ARCHIVE is not your typical drag show — and not just because it actually starts on time.
It begins with four painted faces floating on a transparent screen. Disembodied in blackness, they slowly shift through a range of emotions — joy, sadness, confusion, anger, fear — until drifting closer into an amorphous blob of overlapping features.
This pre-show display (serving part Bohemian Rhapsody, part final shot of Pearl) hypnotically draws the audience into the world of the Darlings' one-hour show, while foreshadowing its themes of identity and intimacy.
The floating faces are, of course, the Darlings themselves, composed of local multidisciplinary non-binary drag artists Continental Breakfast, Maiden China, Rose Butch and PM. While you may have seen these performers lip-sync their hearts out at your drag show of choice (including here at UBC!), you probably haven’t seen them quite like this before.
In ARCHIVE, the Darlings partner with Chimerik 似不像 Collective to take the art of drag to new experimental and technical heights, with new, reworked and reimagined pieces. The show combines dance, storytelling, performance art, light shows, projections and holograms into an equally dazzling and melancholic retrospection on the last five years of the group and their Queer coming-of-age stories. The most impressive feature is the transparent screen used throughout much of the show, which plays projected images while still leaving the performers behind visible. The screen creates a dream-like effect that the Darlings take full advantage of.

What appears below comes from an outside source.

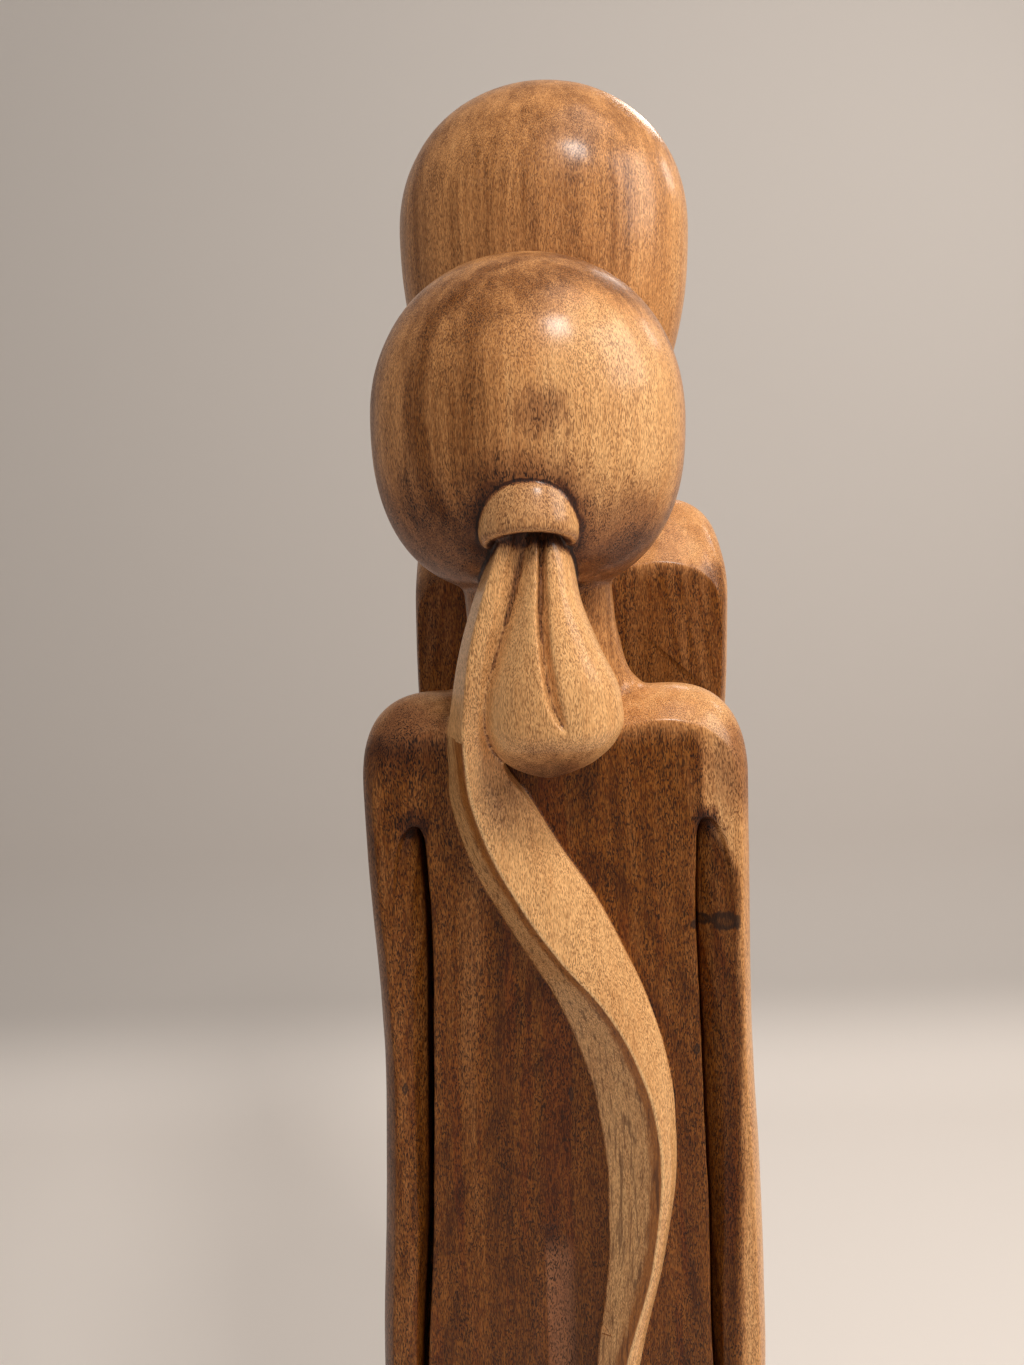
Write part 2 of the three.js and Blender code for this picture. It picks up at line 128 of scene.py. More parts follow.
BAND = dict(
    x=-9.1, y=-52, z=68.6, radius=15.1, depth_share=0.88, half_length=9.2, half_thickness=3.3,
    squareness=3, tilt=0.33, sides=64, turns=160,
)
BULB = dict(top=72, foot=-28, back=-24, squareness=2.35, sides=360, rows=130)
BULB_MIDDLE = [
    (72, -5.2), (62, -4.6), (52, -4.0), (40, -4.2), (22, -3.4), (4, -2), (-8, -1.6), (-19, -3), (-28, -4.3),
]
BULB_HALF_WIDTH = [
    (72, 7.6), (62, 8.6), (55, 10.6), (40, 13.6), (22, 19.4), (4, 25.4), (-5, 26), (-14, 23.6), (-22, 18),
    (-26, 12), (-28, 5),
]
BULB_FACE = [
    (72, -59), (60, -61), (40, -65.5), (22, -69), (4, -71.5), (-7, -71.3), (-13, -69.2), (-20, -61.5),
    (-28, -50),
]
# The cut that parts the bulb into two locks: its left rim, its floor and its right rim.
GROOVE_LEFT = [
    (72, -6.4), (60, -6.6), (41, -7.7), (32, -8.1), (23, -7.6), (14, -6.8), (4, -5.2), (-2, -2.8), (-9, 2.2),
]
GROOVE_FLOOR = [
    (72, -4.6), (60, -5), (41, -6), (32, -6.2), (23, -5.8), (13, -5), (4, -3.4), (-3, -0.6), (-9, 2.8),
]
GROOVE_RIGHT = [
    (72, -2.4), (60, -2.6), (41, -2.9), (32, -2.9), (23, -2.4), (14, -1.4), (4, 0.2), (-2, 1.6), (-9, 3.6),
]
GROOVE_DEPTH = [(72, 4.2), (40, 4.4), (14, 4.2), (-2, 2.8), (-9, 0)]

LOCK = dict(top=70, end=-414, rows=240, inset=12, ridge_half=0.5, hollow=1.2, step=1)
LOCK_MIDDLE = [
    (70, -16.5), (62, -17.6), (52, -20.8), (40, -24.5), (22, -29.5), (4, -32.6), (-12, -34),
    (-26, -32.2), (-40, -27.6), (-62, -18.5), (-83, -6.9), (-105, 4.7), (-126, 15.2), (-148, 23.2),
    (-170, 28), (-204, 30.4), (-239, 27.8), (-293, 18.6), (-335, 14.5), (-370, 16), (-414, 25),
]
LOCK_HALF_WIDTH = [
    (70, 3), (62, 3.6), (52, 4.6), (40, 6), (4, 7.5), (-26, 11), (-40, 15.6), (-62, 19), (-83, 21),
    (-126, 18.5), (-193, 14.9), (-262, 10.3), (-330, 7.4), (-375, 4.4), (-414, 0.4),
]
LOCK_RIDGE_PLACE = [
    (64, 0.3), (20, 0.34), (-10, 0.38), (-40, 0.3), (-62, 0.28), (-83, 0.28), (-105, 0.34), (-126, 0.5),
    (-148, 0.61), (-193, 0.74), (-239, 0.74), (-293, 0.6), (-414, 0.5),
]
LOCK_RIDGE = [
    (64, -62), (40, -62), (22, -60.5), (4, -58), (-26, -51), (-62, -42), (-120, -40.5), (-200, -40),
    (-300, -38), (-414, -29),
]
LOCK_ROOT = [(64, -46), (22, -44), (-20, -34), (-60, -27), (-414, -27)]
LOCK_RIGHT_LIFT = [(64, 0.85), (4, 0.8), (-20, 0.5), (-50, 0.32), (-300, 0.32), (-414, 0.1)]
LOCK_SKIRT = [(64, 4), (-14, 4), (-26, 0.01), (-414, 0.01)]

WEB = dict(half_width=72, top=508, lip_height=8, gap_middle=3, half_gap=18, overlap=6, steps=32)

# The carver's finish: the grain of the remesh, how far edges are rubbed down, and the fillets.

VOXEL = 0.8 * MM
MOST_TRIANGLES = 190000
RUB_STEPS = 2
FILLET_STEPS = 90
WAVE = dict(height=0.28 * MM, length=34 * MM)
FILLET = dict(core=34, reach=58, back=-40, back_blend=6, lean=0.6, root=3, under_head=52, spread=20)
# The visual stays this far inside the CAD part's box.
EDGE_ROOM = 0.05 * MM
# How long the smoothing runs that finds hollows and edges: a short run finds the narrow ones.
HOLLOW_STEPS = (20, 160)
# Where the tied hair ends, for its own tone, and how thick old soil and painted shade lie about the band.
HAIR = dict(bulb_foot=-40, band_half_width=18.5, below_band=12, above_band=14)
CAKED_AND_SHADED = dict(seam=0.55, seam_reach=3, halo=0.35, halo_reach=11, below_mouth=6, mouth_depth=6, rim=0.5)
# The long lock's ridge is followed from this height down, and points off the lock get a far value.
RIDGE_TOP = -12
OFF_THE_LOCK = 99

# The wood, in millimetres. Tones run from 0 for sapwood to 1 for heartwood.

GRAIN = dict(wander=14, wander_size=(70, 70, 240), ripple=2.6, ripple_size=(14, 14, 38))
STREAK_SIZE = (3.6, 3.6, 130)
FIBRE_SIZE = (0.46, 0.46, 3.4)
HEART = dict(
    back=77.5, blend=2.2, right=66, side_blend=3, corner_inset=15, corner_from=680, corner_full=640,
    narrows=697, ends=712, man_rise=62, man_wider=14, uneven=5, uneven_size=(9, 9, 70),
)
# The heartwood is darker below, and all the wood is paler towards the sides of the log.
DARKER_BELOW = dict(tone=0.1, starts=640, full=500)
PALER_SIDES = dict(tone=0.12, starts=18, full=66)
SWING = dict(broad=0.62, broad_size=(15, 15, 420), streak=0.42, middle=0.54)
HAIR_TONE = 0.07
SAP_TONE = 0.3
HEART_TONE = 0.8
# The heads' tone is darker towards the left: partly the wood, partly painted shade.
HEAD_ZONE = dict(foot=722, full=742, tone=0.41, left_tone=0.56)
ARC = dict(
    centre=(-88, 88), radius=183.8, level=828, taper=0.03, line=5, width=18, dark=0.15, brown=0.1, pale=0.3,
)
RING = dict(pith=(-2, 20), width=8, taper=0.2, patch_size=(26, 26, 90), faint=0.02, strong=0.13)
PORE = dict(size=(0.34, 0.34, 1.5), low=0.5, high=0.63)
VESSEL = dict(size=(1.4, 1.4, 5), least=0.14, most=0.34)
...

Rose Butch slow-dances with holographic figures, Maiden China playfully peeks from behind the window of a childlike drawing and Continental Breakfast and PM dance in unison behind their own distorted outlines.
Each tableau plays with memories and connections between the performers, expertly woven into a nostalgic tapestry of performances. The Darlings communicate these connections in intimate scenes, like cutting each other’s nails, feeding each other the flesh of an orange and delicately undressing each other. These moments reflect how Queer and Trans people nurture each other and form chosen families where traditional supports fall short.
In another piece that recurs throughout the show, the Darlings read memories from journals — a childhood trip to the beach, trying on a binder for the first time, losing their parents' car while high on molly. The audience at first assumes each memory is the reader’s own, until slowly realizing they are actually reading snippets from each other’s lives, highlighting both the uniqueness and universality of Queer experiences.
The Birdhouse, the newest venture of Queer-and-Trans-run Eastside Studios, is an intimate and eclectic venue. While smaller than its predecessor the Warehouse (RIP), the Birdhouse offers the same artsy Queer charm (and worry not, there are still plenty of disco balls).
A room to the side of the performance space is set up as a museum of memories that attendees were free to peruse before and after the show. Projectors and TVs play some of the Darlings’ past works, including their COVID offerings, Quarantine I and Quarantine II. Couches recognizable from these quarantine projects, and presumably from the Darlings' own homes, are staged around the room. Personal photos, newspaper clippings and handwritten notes hang from strings, inviting vertically challenged visitors like myself onto our tiptoes for closer inspection.
At a time when Trans rights are under attack, it’s crucial that we support art that challenges gender binaries and centres Trans expression. It’s unknown whether ARCHIVE in the form I saw on June 16 will ever be performed again, but future Darlings shows are sure to offer a similarly inventive and immersive experience that you won’t want to miss.